I was able to turn Procs into closures by creating methods out of them.
puts “————-Test2—————-”
class A
def add_method(name)
method_name = “method” + name.to_s
self.class.send(:define_method, method_name , Proc.new { puts method_name } )
end
end
a = A.new
a.add_method(:a)
a.add_method(:b)
a.methoda
a.methodb
————-Test2—————-
methoda
methodb
This is almost the same example as above with the Proc enclosed within a Proc(Test New1), except that functions or methods introduce a new “scope” so that outer lexical variables don’t bleed into the function.
puts “————–Test NEW2 ————–”
class A
b = 10
def c
b = 20
Proc.new { puts b}
end
b = 30
end
a = A.new
a.c.call
————–Test NEW2 ————–
20
puts “————–Test NEW2a ————–”
b = 10
c = Proc.new {
b = 20
Proc.new { puts b}
}.call
b = 30
c.call
————–Test NEW2a ————–
30
This last test(NEW2a) messed me up a little bit because, in Perl I would have written my in front of the second b which would have introduced a new lexical variable(storage location) for b. Of course if you dont add the my before the second b, Perl behaves the same as ruby in the test above. Likewise in Scheme the let form allows the declaration of a second variable b with a different storage location than the first b. What slipped my mind of course was that if you don’t introduce a let form in Scheme, once again you get the same behavoir as the Ruby example NEW2a.
Well, kindof…, but not really. Maybe we should call those psuedo closures.
Here is where Ruby surprised me again.
puts “————-Test3—————-”
class A
def add_method(name)
method_name = “method” + name.to_s
self.class.send(:define_method, method_name , Proc.new { puts method_name } )
method_name = “method” + name.to_s + “2″
self.class.send(:define_method, method_name , Proc.new { puts method_name } )
end
end
a = A.new
a.add_method(:a)
a.add_method(:b)
a.methoda
a.methodb
a.methoda2
a.methodb2
————-Test3—————-
methoda2
methodb2
methoda2
methodb2
This is the expected behavoir of closures.
In fact object-orientation comes from the fact that multiple funcitons(think methods)
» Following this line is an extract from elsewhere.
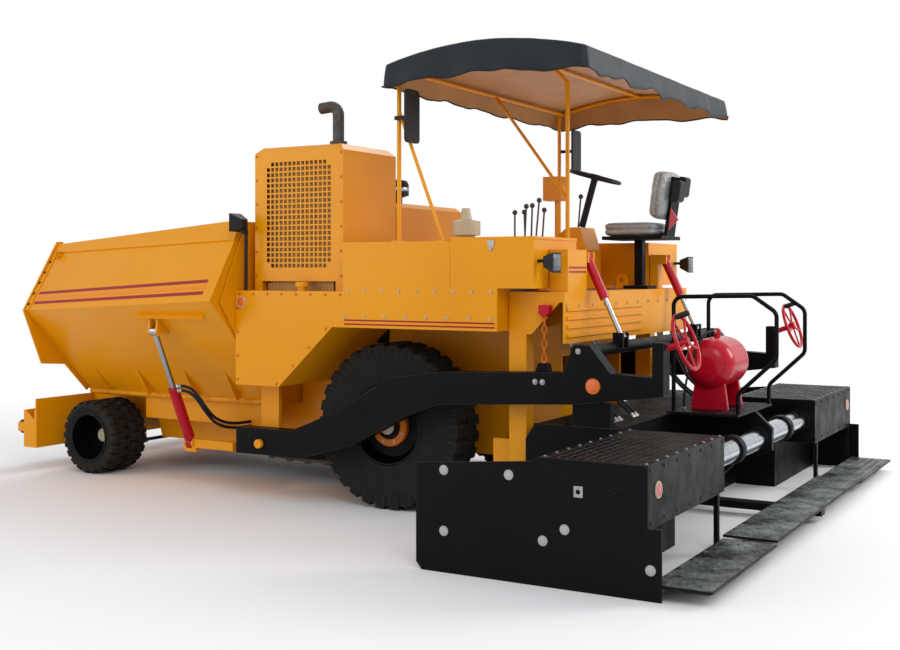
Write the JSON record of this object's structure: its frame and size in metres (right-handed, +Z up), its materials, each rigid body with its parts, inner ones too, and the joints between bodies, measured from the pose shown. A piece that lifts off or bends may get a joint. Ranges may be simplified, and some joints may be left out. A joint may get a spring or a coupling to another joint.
{
  "type": "wheeled asphalt paver",
  "caption": "Wheeled asphalt paver: folding hopper and push rollers in front, engine hood, canopied operator platform, augers and an extending heated screed behind",
  "frame": {"origin": "on the ground, at the middle of the machine's whole length and width with the screed extended", "axes": "+X forwards to the hopper, +Y to the machine's left, +Z up"},
  "size_m": [6.0008, 4.528, 2.935],
  "materials": {
    "yellow_paint": "gloss enamel",
    "black_paint": "satin enamel",
    "red_paint": "gloss enamel",
    "tyre_rubber": "moulded rubber",
    "worn_steel": "worn rolled steel",
    "hard_chrome": "ground and chromed",
    "engine_iron": "painted casting",
    "core_brass": "finned core",
    "canopy_vinyl": "coated fabric",
    "seat_vinyl": "grained vinyl",
    "black_plastic": "moulded",
    "filter_steel": "enamel"
  },
  "bodies": {
    "tractor": {"chassis_frame": "yellow_paint", "side_brackets": "yellow_paint", "axles": "yellow_paint", "hopper_base": "yellow_paint", "conveyors": "worn_steel", "front_beam": "yellow_paint", "engine_block": "engine_iron", "radiator_hood": "yellow_paint", "radiator_core": "core_brass", "engine_cover": "yellow_paint", "exhaust_pipe": "worn_steel", "filters": "filter_steel", "front_tanks": "yellow_paint", "rear_tanks": "yellow_paint", "tool_box": "yellow_paint", "operator_deck": "yellow_paint", "rear_posts": "yellow_paint", "control_console": "yellow_paint", "steering_wheel": "black_plastic", "control_levers": "worn_steel", "seat_frame": "black_paint", "seat_cushions": "seat_vinyl", "canopy_frame": "yellow_paint", "canopy_cover": "canopy_vinyl", "lamps_and_mirrors": "black_plastic", "lifting_lugs": "yellow_paint"},
    "push_rollers": {"push_rollers": "worn_steel"},
    "tool_box_lid": {"tool_box_lid": "yellow_paint"},
    "knuckle_left": {"knuckle_left": "yellow_paint"},
    "front_wheel_left": {"front_tyres_left": "tyre_rubber", "front_hub_left": "black_paint"},
    "rear_wheel_left": {"rear_tyre_left": "tyre_rubber", "rear_hub_left": "black_paint"},
    "wing_left": {"wing_left": "yellow_paint"},
    "wing_barrel_left": {"wing_barrel_left": "red_paint"},
    "wing_rod_left": {"wing_rod_left": "hard_chrome"},
    "knuckle_right": {"knuckle_right": "yellow_paint"},
    "front_wheel_right": {"front_tyres_right": "tyre_rubber", "front_hub_right": "black_paint"},
    "rear_wheel_right": {"rear_tyre_right": "tyre_rubber", "rear_hub_right": "black_paint"},
    "wing_right": {"wing_right": "yellow_paint"},
    "wing_barrel_right": {"wing_barrel_right": "red_paint"},
    "wing_rod_right": {"wing_rod_right": "hard_chrome"},
    "tie_rod": {"tie_rod": "worn_steel"},
    "screed": {"tow_arms": "black_paint", "screed_body": "black_paint", "guide_tubes": "hard_chrome", "footboards": "black_paint", "burner_tank": "red_paint", "handwheels": "red_paint", "guard_rails": "black_paint"},
    "lift_barrels": {"lift_barrels": "red_paint"},
    "lift_rods": {"lift_rods": "hard_chrome"},
    "extension_left": {"extension_left": "black_paint", "end_plate_left": "black_paint"},
    "auger_left": {"auger_left": "worn_steel"},
    "extension_right": {"extension_right": "black_paint", "end_plate_right": "black_paint"},
    "auger_right": {"auger_right": "worn_steel"}
  },
  "joints": [
    {"name": "push_roller_spin", "type": "hinge", "parent": "tractor", "child": "push_rollers", "pos_m": [2.9455, 0, 0.33], "axis": [0, 1, 0], "continuous": true},
    {"name": "tool_box_lid_hinge", "type": "hinge", "parent": "tractor", "child": "tool_box_lid", "pos_m": [-1.0335, 0.945, 1.748], "axis": [0, 1, 0], "range_deg": [0, 95]},
    {"name": "steer_left", "type": "hinge", "parent": "tractor", "child": "knuckle_left", "pos_m": [2.2945, 0.56, 0.28], "axis": [0, 0, 1], "range_deg": [-20, 20]},
    {"name": "front_wheel_left_spin", "type": "hinge", "parent": "knuckle_left", "child": "front_wheel_left", "pos_m": [2.2945, 0.82, 0.28], "axis": [0, 1, 0], "continuous": true},
    {"name": "rear_wheel_left_spin", "type": "hinge", "parent": "tractor", "child": "rear_wheel_left", "pos_m": [-0.4495, 0.8975, 0.5425], "axis": [0, 1, 0], "continuous": true},
    {"name": "wing_left_fold", "type": "hinge", "parent": "tractor", "child": "wing_left", "pos_m": [1.5755, 0.77, 0.612], "axis": [1, 0, 0], "range_deg": [-40, 0]},
    {"name": "wing_barrel_left_turn", "type": "hinge", "parent": "tractor", "child": "wing_barrel_left", "pos_m": [1.2505, 1, 0.314], "axis": [1, 0, 0], "range_deg": [-37, 0]},
    {"name": "wing_rod_left_slide", "type": "slide", "parent": "wing_barrel_left", "child": "wing_rod_left", "axis": [0, 0.4103, 0.912], "range_m": [-0.2549, 0]},
    {"name": "steer_right", "type": "hinge", "parent": "tractor", "child": "knuckle_right", "pos_m": [2.2945, -0.56, 0.28], "axis": [0, 0, 1], "range_deg": [-20, 20]},
    {"name": "front_wheel_right_spin", "type": "hinge", "parent": "knuckle_right", "child": "front_wheel_right", "pos_m": [2.2945, -0.82, 0.28], "axis": [0, 1, 0], "continuous": true},
    {"name": "rear_wheel_right_spin", "type": "hinge", "parent": "tractor", "child": "rear_wheel_right", "pos_m": [-0.4495, -0.8975, 0.5425], "axis": [0, 1, 0], "continuous": true},
    {"name": "wing_right_fold", "type": "hinge", "parent": "tractor", "child": "wing_right", "pos_m": [1.5755, -0.77, 0.612], "axis": [-1, 0, 0], "range_deg": [-40, 0]},
    {"name": "wing_barrel_right_turn", "type": "hinge", "parent": "tractor", "child": "wing_barrel_right", "pos_m": [1.2505, -1, 0.314], "axis": [-1, 0, 0], "range_deg": [-37, 0]},
    {"name": "wing_rod_right_slide", "type": "slide", "parent": "wing_barrel_right", "child": "wing_rod_right", "axis": [0, -0.4103, 0.912], "range_m": [-0.2549, 0]},
    {"name": "tie_rod_turn", "type": "hinge", "parent": "knuckle_left", "child": "tie_rod", "pos_m": [2.1445, 0.54, 0.2187], "axis": [0, 0, 1], "range_deg": [-20, 20]},
    {"name": "screed_lift", "type": "hinge", "parent": "tractor", "child": "screed", "pos_m": [0.4455, 0, 0.392], "axis": [0, 1, 0], "range_deg": [0, 5]},
    {"name": "lift_barrels_turn", "type": "hinge", "parent": "tractor", "child": "lift_barrels", "pos_m": [-1.7115, 0, 1.638], "axis": [0, 1, 0], "range_deg": [0, 3.33]},
    {"name": "lift_rods_slide", "type": "slide", "parent": "lift_barrels", "child": "lift_rods", "axis": [-0.4233, 0, -0.906], "range_m": [-0.218, 0]},
    {"name": "extension_left_slide", "type": "slide", "parent": "screed", "child": "extension_left", "axis": [0, 1, 0], "range_m": [-1, 0]},
    {"name": "auger_left_spin", "type": "hinge", "parent": "tractor", "child": "auger_left", "pos_m": [-1.2995, 0.5, 0.32], "axis": [0, 1, 0], "continuous": true},
    {"name": "extension_right_slide", "type": "slide", "parent": "screed", "child": "extension_right", "axis": [0, -1, 0], "range_m": [-1, 0]},
    {"name": "auger_right_spin", "type": "hinge", "parent": "tractor", "child": "auger_right", "pos_m": [-1.2995, -0.5, 0.32], "axis": [0, 1, 0], "continuous": true}
  ],
  "couplings": [
    {"joint": "wing_barrel_left_turn", "follows": "wing_left_fold", "ratio": 0.91898},
    {"joint": "wing_rod_left_slide", "follows": "wing_left_fold", "m_per_rad": 0.36367},
    {"joint": "wing_barrel_right_turn", "follows": "wing_right_fold", "ratio": 0.91898},
    {"joint": "wing_rod_right_slide", "follows": "wing_right_fold", "m_per_rad": 0.36367},
    {"joint": "steer_right", "follows": "steer_left", "ratio": 1},
    {"joint": "tie_rod_turn", "follows": "steer_left", "ratio": -1},
    {"joint": "lift_barrels_turn", "follows": "screed_lift", "ratio": 0.66625},
    {"joint": "lift_rods_slide", "follows": "screed_lift", "m_per_rad": -2.4863}
  ]
}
can close over the same data(think member variables)
Oh and what you think is global scope is really just a class called main.
And yes it works the same there too.
puts “————-Test4—————-”
method_name = “methoda”
self.class.send(:define_method, method_name , Proc.new { puts method_name } )
method_name = “methoda2″
self.class.send(:define_method, method_name , Proc.new { puts method_name } )
puts self
puts self.class
methoda
methoda2
————-Test4—————-
main
Object
methoda2
methoda2
I think you’re getting a little confused over the concept of closures here. In your initial example, you create a variable foo in the top-level scope. In the proc, or block, or whatever Ruby calls them, you refer to a variable named foo.
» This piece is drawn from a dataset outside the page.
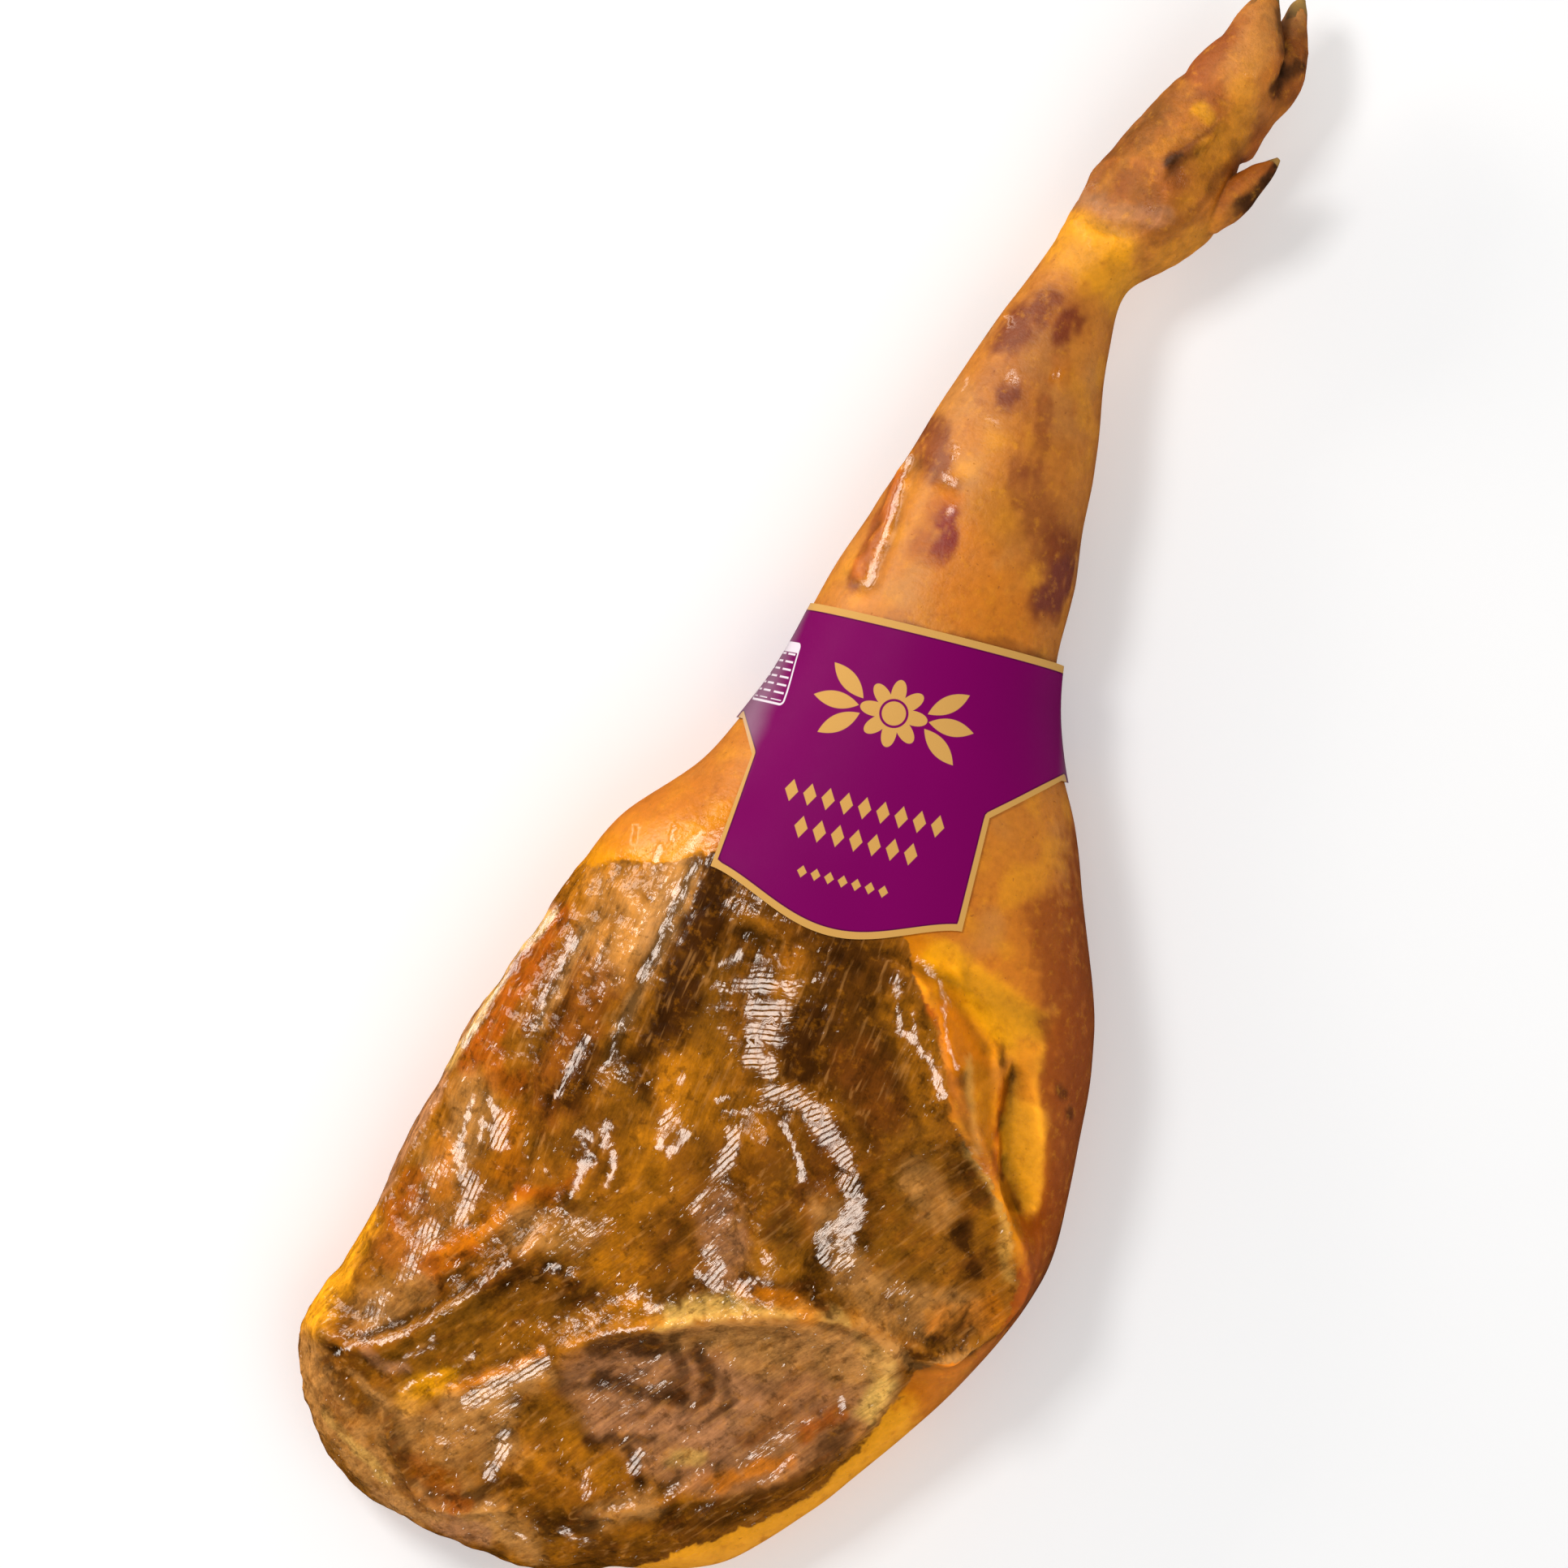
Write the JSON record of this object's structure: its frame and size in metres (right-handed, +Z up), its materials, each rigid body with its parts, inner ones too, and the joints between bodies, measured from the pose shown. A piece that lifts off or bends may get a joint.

Since no variable foo is defined within the block, the reference is lexically bound to the foo in the enclosing scope. Note that foo inside the block now refers to the variable, or storage location, of the outer scope’s foo. Thus it is perfectly consistent with the idea of closure for a subsequent change to the value stored in the outer scope’s variable foo to be visible within the block.
Closures mostly come into play when you create a variable at run-time, close over it with a lambda, block, or whatever, and return the resulting closure. You haven’t done this in your examples, so you’re not really testing for closures. Try making a function that returns an incrementor by closing over a counter variable that is created afresh upon function invocation and closing over it with a block that returns 1 plus the variable. Then create a couple of incrementors with your function, store them in variables, and ensure they increment independantly of one another.
Levi is definitely correct here.
I thought, incorrectly mind you, that closures copied the environments that they reference variables from.
This is not true.
Closures maintain pointers to the scopes they reference variables from, thereby keeping outer scopes alive and free from garbage collection.
Copy behavior, or at least copy on write indicative of continuations not closures, which are a whole other ballgame.
Here are some examples of closures that show that the environment is not copied only linked to.
Ruby:
class A
def add_method(name)
method_name = “method” + name.to_s
self.class.send(:define_method, method_name , Proc.new { puts method_name; method_name = “George” + name.to_s } )
method_name = “method” + name.to_s + “2″
self.class.send(:define_method, method_name , Proc.new { puts method_name } )
end
end
a = A.new
a.add_method(:a)
a.add_method(:b)
a.methoda
a.methodb
a.methoda2
a.methodb2
Perl:
#!/usr/bin/perl
sub a
{
$m = 10;
sub b
{
print $m . “\n”;
}
$m = 20;
sub c
{
print $m . “\n”;
}
}
a();
b();
c();
Scheme:
(define (a)
(define b 10)
(define (c) (printf “~a~n” b) (set! b 20))
(set! b 15)
(let ((d (lambda () (printf “~a~n” b))))
(c)
(d)
))
(a)
I’m not sure which implementation detail of continuations would suggest behavior that you were expecting. Continuations are sometimes implemented by storing a copy of the call stack (which makes sense, considering that the call stack contains references to the computation left to be completed) but no copy of the data store (the heap) is made. Since environments are sets of bindings of variables to locations in the data store, copying the environment doesn’t keep the data store itself from changing.
I am a little fuzzier on the details of continuations than closures, though, so perhaps I’m missing something.